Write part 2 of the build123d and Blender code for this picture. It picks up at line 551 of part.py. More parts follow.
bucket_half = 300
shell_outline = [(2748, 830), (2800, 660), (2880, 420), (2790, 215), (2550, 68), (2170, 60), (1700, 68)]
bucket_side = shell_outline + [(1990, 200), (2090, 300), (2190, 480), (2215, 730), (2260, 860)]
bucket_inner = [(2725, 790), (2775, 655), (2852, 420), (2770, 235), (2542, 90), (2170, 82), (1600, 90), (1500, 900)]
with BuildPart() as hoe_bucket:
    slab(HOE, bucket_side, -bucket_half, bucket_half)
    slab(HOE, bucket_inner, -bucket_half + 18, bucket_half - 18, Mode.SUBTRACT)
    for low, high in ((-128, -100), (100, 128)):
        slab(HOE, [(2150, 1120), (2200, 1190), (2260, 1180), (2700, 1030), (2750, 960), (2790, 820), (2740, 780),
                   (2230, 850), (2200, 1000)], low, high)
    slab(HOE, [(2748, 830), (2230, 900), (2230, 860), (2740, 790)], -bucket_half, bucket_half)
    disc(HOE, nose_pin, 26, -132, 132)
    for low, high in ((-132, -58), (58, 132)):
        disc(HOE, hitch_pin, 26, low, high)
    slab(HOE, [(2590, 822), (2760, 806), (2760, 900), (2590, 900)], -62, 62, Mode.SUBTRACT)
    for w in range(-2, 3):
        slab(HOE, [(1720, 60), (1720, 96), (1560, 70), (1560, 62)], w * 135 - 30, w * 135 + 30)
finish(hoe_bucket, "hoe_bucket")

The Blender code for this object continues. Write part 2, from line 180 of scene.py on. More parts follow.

- **Directive**
Copy every single line of the material above that holds "this".

- **Output**
Write part 2 of the build123d and Blender code for this picture. It picks up at line 551 of part.py. More parts follow.
The Blender code for this object continues. Write part 2, from line 180 of scene.py on. More parts follow.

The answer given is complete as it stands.